Have you ever been crazy for someone when there was some kind of barrier there, and lost interest once that barrier was removed? Tell us!

15 thoughts on “Passion Thrives On Impediment”

  1. Same here. This person loved me very much(or atleast appeared to love) and very soon the love and interest was lost.

    Saturn and mars in 1H Scorpio, Venus in Leo. That one was a Leo sun.

  2. We always want what we can’t have. Me included. I’m all Uranus, with an Aries Sun and Merc, so challenge always made me want the guy more. I’ve learned to deal with this as I’ve gotten older and figured out what drove me. But yes, when I did get ‘that guy’ that seemed so elusive, I found that I didn’t even really like him, let alone want to be with him.

  3. I see this play out in my personal life early on when young, the illusion of love in the workplace while I was married … the flirting remained a fancy. Like xcd Saturn conj Mars in my 8th H so that “impeded passion” was meant to play out in other parts of my life.

    In my case, it is the impeded realities of a place I love, a culture I love passionately yet cannot live with physically. My Mars squares my Scorpio Stellium, so the fire is heated up and I find ways to incorporate the passion. Though, I think this might be not off topic, it’s a different slant on how one deals with what(or who) you want even after you learn you can’t have it.

    “It’s easy to pine a beloved when they are inaccessible …” Does place have an astrology?

  4. Nope. My Mars thrives on respect, love and affection, and I don’t enjoy being “second best” or on anyone’s romantic back burner. A married man would simply not make the cut.

  5. Last night I dreamt that I was walking with a group of unrecognizeable people. We were traveling down a city street with trees planted in neat rows along the sidewalk. I watched as a man lit fireworks that soon torched those small trees, and I noticed the smell and smoke as if my senses were truly picking them up. I walked away from the trees which now resembled flaming streetlights and turned a corner to see a car accident which just had occurred, a man lay bleeding in the street, power pole was struck and electrical wires were sparking all over. A girl who I still don’t recognize pulled at my arm and said to me, he’s bleeding really bad.

    This is what I make of it, lately my passions in life are really taking on a life of their own. I lust and pine over people and things I like/want. I work very very hard and its all because Im all or nothing do or die. No half way only full throttle. My dream is telling me to do my best to conserve the passion, to channel it in the best and most responsible way possible. Those trees on fire like flames of passion burning, that car crashed showing out of control emotion, and that blood filling the street acting as passion overflowing. I dont take it as a bad omen, but I take it as my emotional oscillation in my waking life is filtered into my dream life.

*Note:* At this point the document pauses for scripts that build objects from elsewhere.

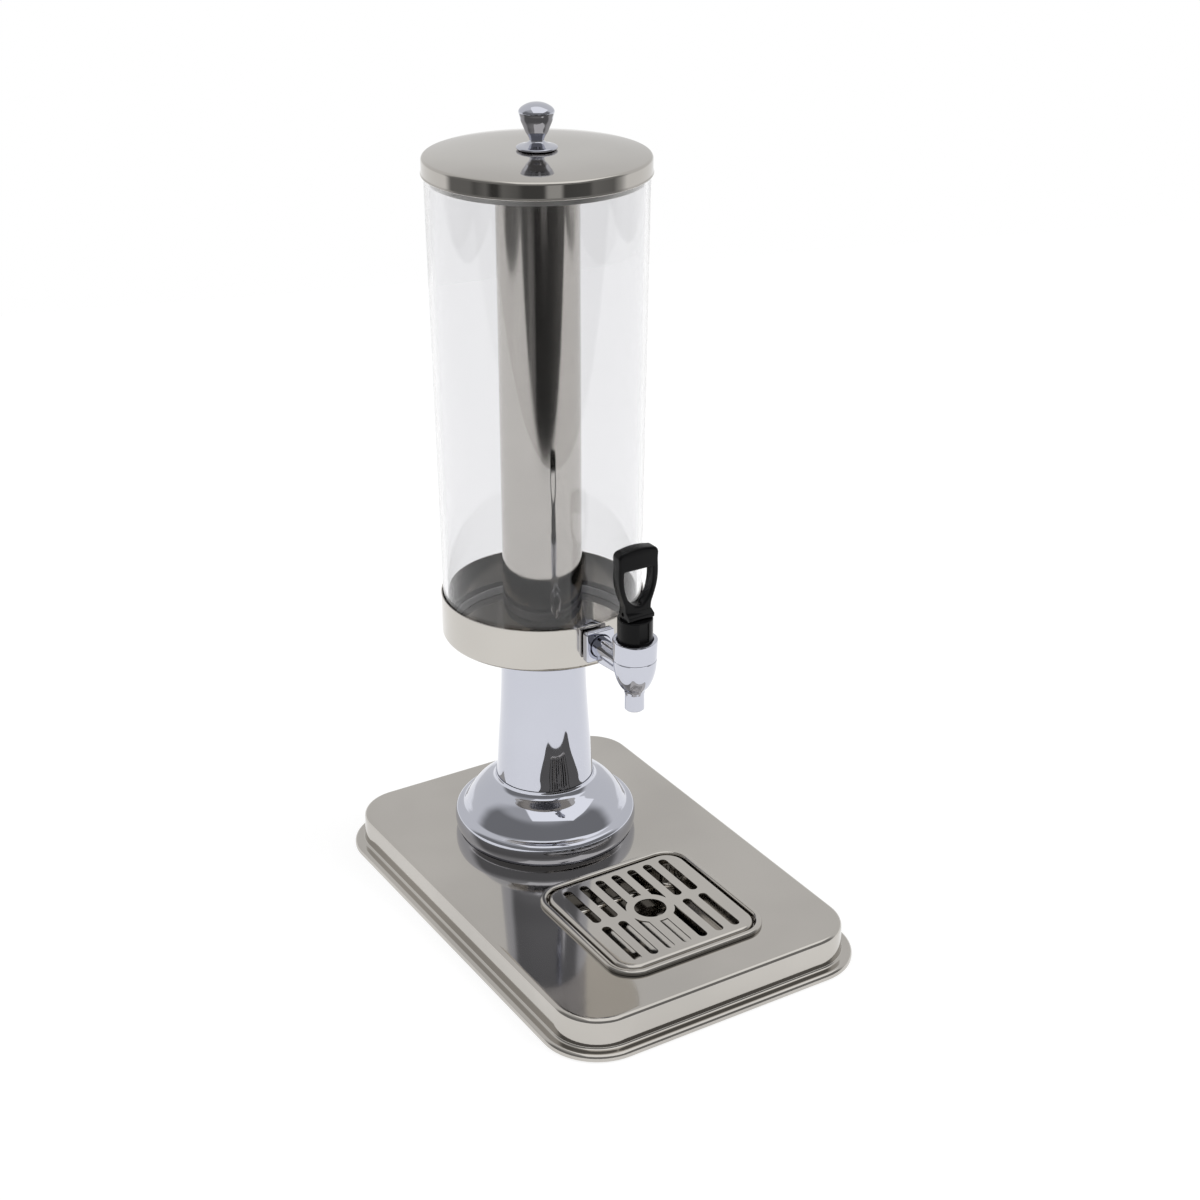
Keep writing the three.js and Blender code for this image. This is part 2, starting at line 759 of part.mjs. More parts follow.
// The lid with its plug ring, knob, washer and screw
function lidGroup() {
  const group = new THREE.Group();
  const screwSeat = lidMiddle - sheet - seatGap;
  const knobScrew = screw(
    knobScrewRadius, knobScrewHeadRadius, knobScrewHeadHeight, screwSeat, knobBottom + knobScrewReach,
  );
  const spacer = washer(
    knobWasherRadius, knobScrewRadius + screwFit, knobBottom, knobWasherThickness, smallSteps,
  );
  group.add(piece('lid', lid(), polishedSteel()));
  group.add(piece('lid_plug_ring', lidPlugRing(), polishedSteel()));
  group.add(piece('lid_knob', knob(), brightChrome()));
  group.add(piece('knob_washer', spacer, brightChrome()));
  group.add(piece('knob_screw', knobScrew, plainSteel()));
  return group;
}

// The tray, seal and cylinder
function tankGroup() {
  const group = new THREE.Group();
  group.add(piece('tank_tray', tankTray(), polishedSteel()));
  group.add(piece('tank_seal', tankSeal(), whiteSilicone()));
  group.add(piece('tank_cylinder', tankCylinder(), clearPlastic()));
  return group;
}

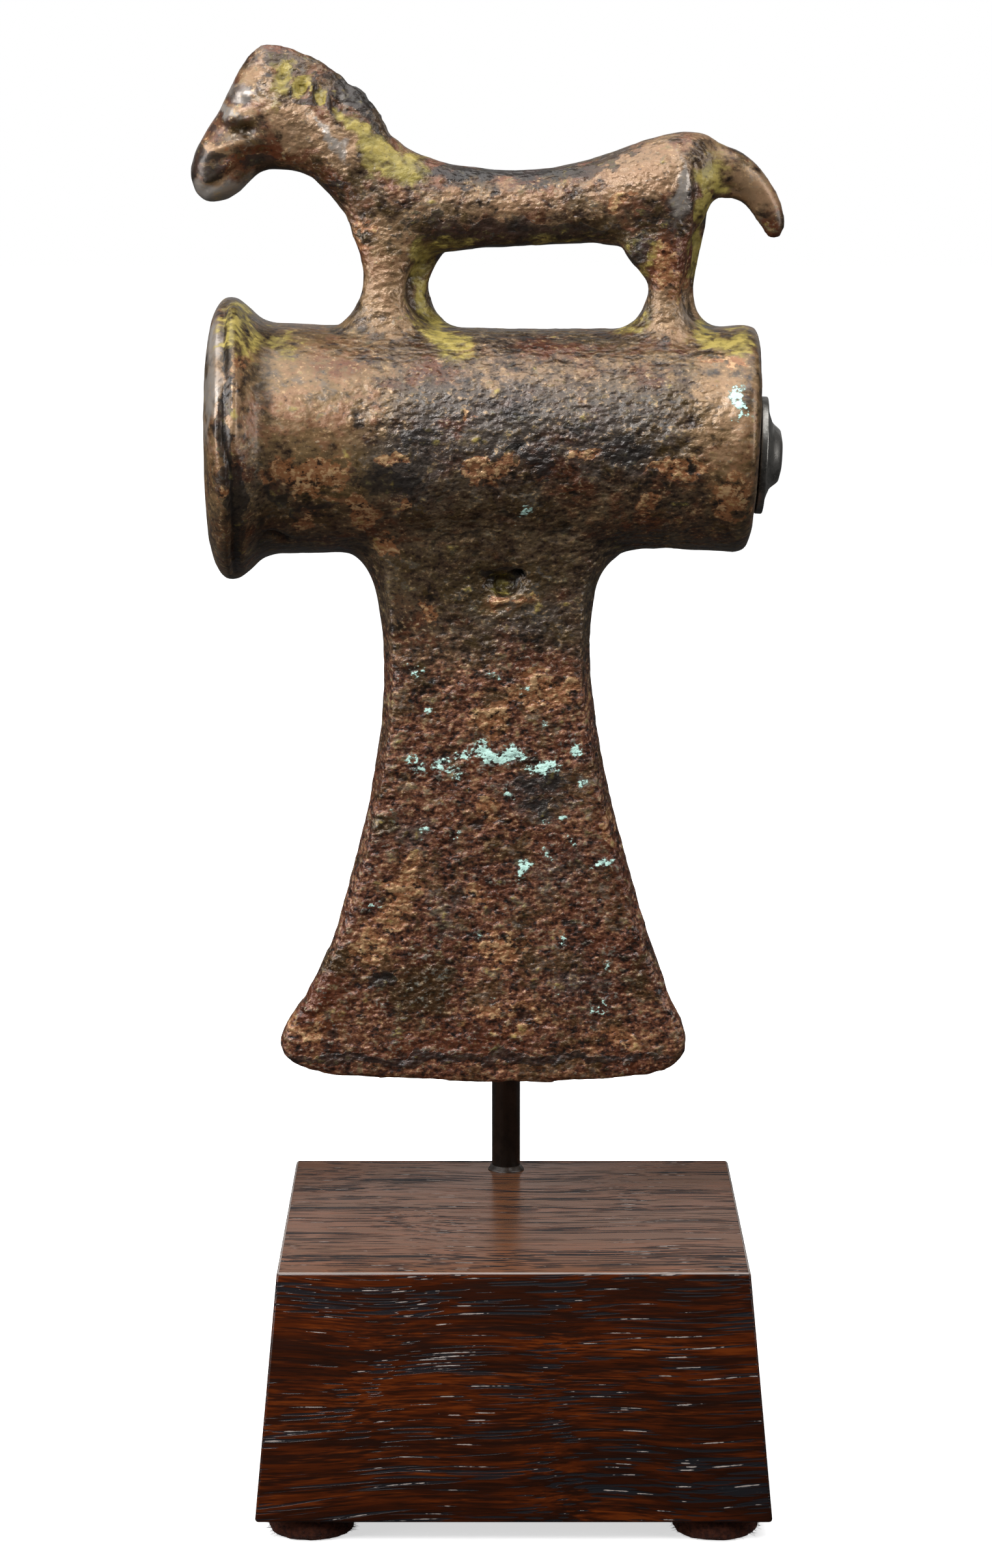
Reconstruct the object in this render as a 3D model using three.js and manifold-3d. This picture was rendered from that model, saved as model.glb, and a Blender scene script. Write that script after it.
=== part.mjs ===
// A Bronze Age shaft-hole axe head, with a small horse cast in one with it, on its display stand.
// Millimetres, +Z up. The horse looks towards -X and the show side faces -Y. The origin is the middle
// of the footprint of the whole object, on the surface that it stands on.
import * as THREE from 'three';
import { mergeVertices } from 'three/addons/utils/BufferGeometryUtils.js';
import Module from 'manifold-3d';

const wasm = await Module();
wasm.setup();

// ---------------------------------------------------------------- driving dimensions, millimetres

const gap = 0.3; // air between pieces that touch

const plinth = { foot: 76.2, top: 69.5, height: 37, arris: 0.5, corner: 0.6 };
const felt = { radius: 6.65, thickness: 3.3, edge: 0.8, reach: 30, sides: 16 };
const socket = { depth: 12 }; // the hole in the plinth that the rod is glued into
const rod = { x: -1, y: 28.9, radius: 2.25, armRadius: 1.5, bend: 8, armBend: 4 };

// The axe's own frame: its origin is on the tube's axis over the middle of the blade.
const axe = { x: -4.4, y: 8.6, height: 155.2 };
const tube = { left: -41.9, right: 41.1, rise: 0.45, waist: 16.85, sides: 48 };
const bore = { leftRadius: 12, rightRadius: 8.75, rightDrop: 2.1, sides: 36 };
const endLean = THREE.MathUtils.degToRad(2.9); // the right end is cut out of square
const blade = { facets: 6, sideDepth: 0.45 }; // the narrow sides are this share of the thickness
const horse = { sides: 18 };
const legs = { foreSkew: 3.4, hindSkew: 1.9, overlap: 0.5, sides: 12 }; // the far legs stand further right
const cap = {
  radius: 8.9, rim: 1.2, boss: 4.5, reach: 3.8, spigot: 8.3, spigotEnd: 7.4, depth: 20, sides: 24,
};

const colours = { bronze: 0x5d4532, rod: 0x1d1714, cap: 0x4b4a48, wood: 0x3a1a10, felt: 0x3a261d };

// ---------------------------------------------------------------- profiles, in the axe's own frame

// Shaft tube and its collared mouth: distance along the axis, radius.
const tubeProfile = [
  [-41.9, 13.2], [-41.6, 16.2], [-40.9, 19], [-39.9, 20.8], [-38.6, 21.6], [-37, 21.3], [-35.2, 19.8],
  [-33.7, 18.3], [-31.8, 17.6], [-26, 17.45], [-12, 17.05], [4, tube.waist], [29, 16.75], [35, 17],
  [38.6, 17.35], [40.4, 16.8], [41.1, 14.8],
];

// Blade: height, left edge, right edge, half thickness, width of the bevel along its sides, and sag of
// the row's middle below its ends. The top rows are inside the tube and spread to meet it.
const bladeRows = [
  [-10, -26, 27, 12.3, 10, 0],
  [-13, -23.6, 24.6, 11, 9, 0],
  [-15.8, -21.2, 22.2, 9.9, 6.5, 0],
  [-18.6, -18.3, 18.7, 9, 3.4, 0],
  [-24, -16.3, 16.8, 7.9, 1.8, 0],
  [-36, -15.35, 16.25, 7, 1.6, 0],
  [-50, -16.7, 18.5, 5.9, 1.6, 0],
  [-64, -19.8, 21.8, 4.6, 1.6, 0.1],
  [-77, -23.6, 25.7, 3.4, 1.6, 0.4],
  [-86, -28, 28.9, 2.6, 1.6, 0.8],
  [-91, -31.3, 31.2, 2.1, 1.5, 1.1],
  [-94.4, -31.5, 31.2, 1.8, 1.4, 1.3],
  [-97, -28.8, 29.2, 1.4, 1.2, 1.5],
  [-98.3, -24.2, 25.4, 0.9, 0.8, 1.6],
];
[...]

    Mars/Saturn in Scorpio, both in First house. Its always about barriers for me.

  6. That is a beautiful painting you’ve chosen for the header.
    I don’t know that I do this so much with love interests (perhaps because once I’ve ‘caught’ someone, I’m invested enough that I’ll keep ‘dreaming them up’ in spite of ourselves).

    I do know that I am prone to this with goals and achievements that I am passionate about. I’ll pour it on, go go go and overcome all obstacles and barriers only to “get the prize” and find myself exceptionally nonplussed and disenchanted.
    [hey! this big-ass trophy is electroplated tin. wth?!]
    😛

  7. I have not ever had such an experience however. I have known of people who have. I currently have a similar situation with my ex-husband. Our daughter has told me that he now loves me. We were married for 19 years divorced he told our daughter all sorts of crap. Remarried and kicked the women out and now loves me again. WTF??? Even my daughter is like what are you serious.

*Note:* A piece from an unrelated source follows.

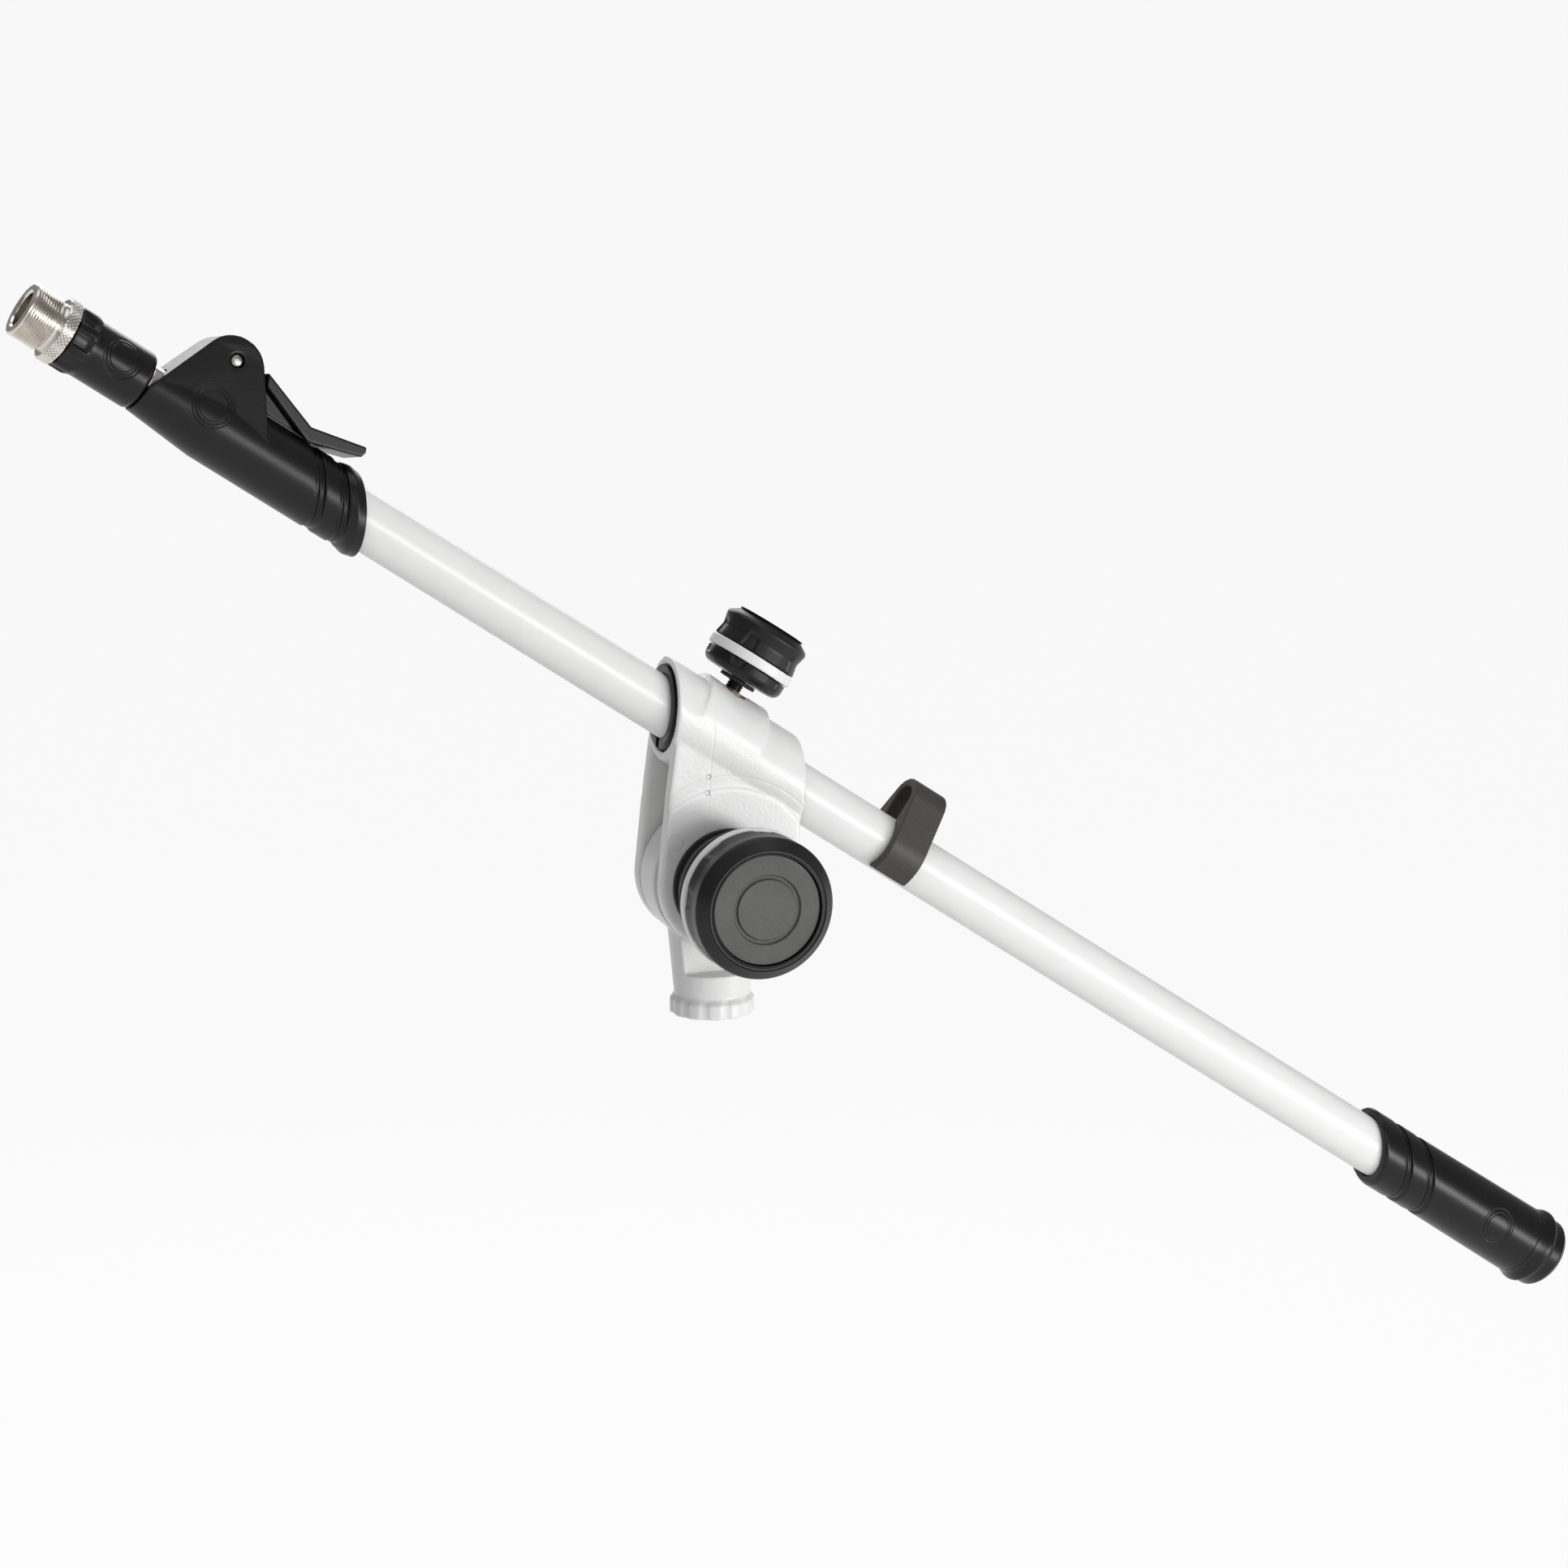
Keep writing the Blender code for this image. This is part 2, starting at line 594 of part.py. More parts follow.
def make_clamp_knob(carrier, knob, head):
    """The small knob that presses the screw on the liner, and the threaded bush that it runs in."""
    insert_high = SADDLE_TOP - CLEARANCE
    insert_low = insert_high - CLAMP_INSERT_LENGTH
    screw_bore = SCREW_R + CLEARANCE
    insert = tube_shape(insert_low, insert_high, CLAMP_INSERT_R, screw_bore, SMALL_STEPS)
    at_screw = (SCREW_ALONG, 0.0, AXIS_OFFSET)
    solid("clamp_insert", turned_to(insert, (0, 0, 1), at_screw), head, BRASS)
    washer_high = CLAMP_WASHER_LOW + CLAMP_WASHER_THICKNESS
    washer = tube_shape(CLAMP_WASHER_LOW, washer_high, CLAMP_WASHER_R, screw_bore, SMALL_STEPS)
    solid("clamp_washer", washer, carrier, FIBRE)
    back = CLAMP_SKIRT_BACK
    skirt_front = back + CLAMP_SKIRT_LENGTH
    rim_low = skirt_front + CLEARANCE
    rubber_back = rim_low + RIM_THICKNESS + CLEARANCE
    front = rubber_back + CLAMP_RUBBER_LENGTH
    sink = CLAMP_DISC_SINK + CLAMP_DISC_THICKNESS
    hub_top = front - sink - CLEARANCE
    screw_top = rim_low + SCREW_GRIP
    bore = CLAMP_HUB_R + CLEARANCE
    rounding = CLAMP_SKIRT_ROUNDING
    edge = arc((back + rounding, CLAMP_SKIRT_R - rounding), rounding, 180, 90, 4)
    skirt = turned([(back, bore), *edge, (skirt_front, CLAMP_SKIRT_R), (skirt_front, bore)])
    solid("clamp_knob_skirt", skirt, knob, BLACK_PLASTIC)
    bore_top = screw_top + CLEARANCE
    core = knob_core(back, rim_low, hub_top, CLAMP_HUB_R, CLAMP_RIM_R, screw_bore, bore_top)
    solid("clamp_knob_core", core, knob, WHITE_PAINT)
    radii = (CLAMP_RUBBER_FOOT_R, CLAMP_RUBBER_WAIST_R, CLAMP_RUBBER_CREST_R, CLAMP_RUBBER_FRONT_R)
    seat = CLAMP_DISC_R + CLEARANCE
    rubber = knob_rubber(rubber_back, front, bore, seat, sink, radii, CLAMP_BEVEL)
    solid("clamp_knob_rubber", rubber, knob, DARK_RUBBER)
    disc = knob_disc(front - CLAMP_DISC_SINK, CLAMP_DISC_R, CLAMP_DISC_THICKNESS)
    solid("clamp_knob_disc", disc, knob, GREY_FACE)
    solid("clamp_screw", rod_shape(SCREW_TIP, screw_top, SCREW_R, SMALL_STEPS), knob, DARK_STEEL)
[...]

    Me I left this man in December of 1994 lived with my parents met my present husband in April of 1996 was having a horrendous difficulty getting divorced from the X. My present husband also was having a problem getting divorced from his X when we met. We have been wed happily since Dec of 1997.

    His X has decided that if she could get him back she would but I am in the way. If she can’t have him back if we would just adopt her would be nearly as good. Very odd and strange situation I must say. The good thing is our children though they love their other parent help to keep them at bay and consider us their real parents. We all think this is a very odd situation.

  8. Wow, gorgeous painting you chose for this post just sent me on a a pt to find out more about it resulting in my scrolling through pages of 19th century art. Man am I glad paints existed before cameras came into the world….

    On point: It’s almost sad how much I love the chase, and how quickly my interest plummets once something/one is at hand. I’d like to grow out of this so I can develop something solid with someone. But it’s just so fun…. especially if there are threads of interest to pull at.

    My Mars is in Sagittarius, squaring my Aquarius Venus, sextiling my Aquarius Mercury.

  9. Correction, that would be, “Wow, gorgeous painting you chose for this post just sent me on a quest to…” ***

  10. The blog title reminded me of this Milan Kundera quote:

    “It is only obstacles that turn love into a love story.”

  11. No, not really. But I have loved, carried a torch so to speak. Eveything is great when we are not together, I can imagine how great it could be, but the reality of being together is intolerable. That’s a different story. And never the twain shall meet. Gotta go and look up twain.

  12. Avatar
    Epiphany Tiffany

    Well, Mars is competition…he has something to “prove” to himself by out-smarting, out-performing, and out- charming his competitors. I don’t think that particular kind of passion has anything to do with the target trophy he’s trying to win – but a passion for the battle itself. The ol’ “don’t hate the player, hate the game” mantra. The “game” reference being the operative word in that sentence. They’re battling for a top position in the hot seat and not necessarily the person they’re going after. The idea that he is “winning” is the exhilarating part. That, of coarse, doesn’t last for a slow long burn passion. I’m sure that old man was telling the truth, but only for that particular type of person. When it’s a slow burn type of love, there isn’t competition, but a getting-to-know and discovering all the little intricacies about what you find attractive in the other. Sure, there can still be forms of healthy competition and disagreements in the mix (how else are you going to learn about them?) but it doesn’t become the foundation of the relationship, ya know? That particular type of Mars- only passion becomes one defined “style” in a whole smorgasbord of styles to choose from – instead of just one defined kind. There’s a whole rainbow instead of just one color. I think for Mars types, there isn’t a diversity of ways to stoke their fire – the competition is everything because they’re here to find out what they’re made of by how they compare to others (defining their individual self). I don’t think it’s true for everyone but definitely might be true for the ones you witnessed. I don’t think it’s a universal truth. This is merely my personal observation and not an expert opinion.